Stratton’s fastball results were nearly in stark contrast to Foltynewicz’s, whose name I definitely did not have to look up several times throughout the game even though the back of his jersey stared me in the face for a couple of hours. He was pumping 98-100 mph fastballs at the Giants, but most of them weren’t in the strike zone. The Braves hadn’t allowed a run in 19+ innings and Foltynewicz has had a stellar start to the season, but he played really young tonight — not being able to work through trouble to settle in — and while Stratton nearly matched him in this regard, that extra calendar year might’ve been the edge.
It’s not that the Giants are so old that it’s embarrassing to watch them against a young team like the Braves, it’s that the fun of the Giants’ offense has the design of a jigsaw puzzle meant to be put together at a leisurely, one might even say retirement-aged pace. The Braves’ offense is made of water balloons. They run around chasing people lobbing water balloons and everyone has a good time. Meanwhile, after several hours of painstaking work, once the Giants’ jigsaw puzzle of an offense is completed, we find that the picture is of a white wall, and they’ve only scored 1 run.
So it was to their tremendous benefit that the park played very small for them tonight, especially given Foltynewicz’s difficulties. The humidity was 57% at game time and the home runs Crawford and Longoria hit to right field, definitely felt like they were aided by that, but so was Nick Markakis’s earlier in the game. Blanco and Belt both had hits that really played right into the park’s sort of large outfield dimensions and the Giants never looked like they were outclassed, despite all the fears we I had coming into the series.
Austin Jackson and Gorkys Hernandez couldn’t catch the ball and set the Braves up for big innings. Alen Hanson’s speed gave the Giants a run, but he also got picked off first base. They played like a young team, for better or worse, and that was just a lot of fun.

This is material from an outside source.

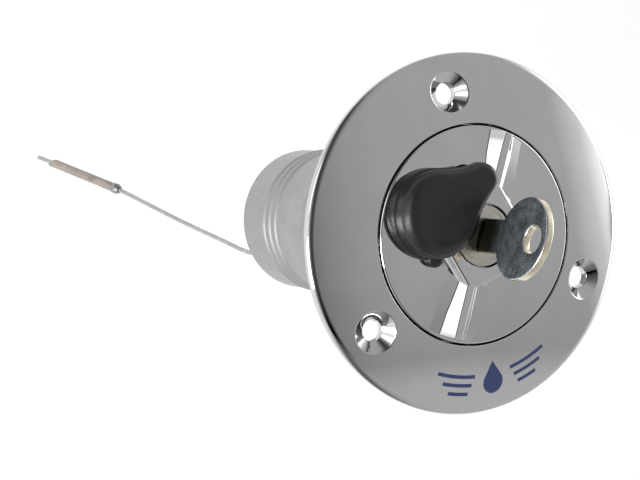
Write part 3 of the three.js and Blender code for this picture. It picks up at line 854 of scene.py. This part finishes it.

Sam Dyson caused bile to erupt up my esophagus when he walked the leadoff hitter in the ninth inning. This, after Will Smith and Tony Watson went back to back in the 7th and 8th to give us our first look at the super lefties the Giants now have at their disposal late in the game. But Dyson recovered and nothing else bizarre happened in the end. I’m mentioning all this because of the bile incident and if Dyson really has turned a corner, I want a written record of an overreaction to a leadoff walk in the ninth inning of a 9-4 game... albeit against a team that had already had 7 come from behind wins in the first month of the season... and was playing in front of the largest crowd SunTrust Park has ever had... ack, the bile’s back.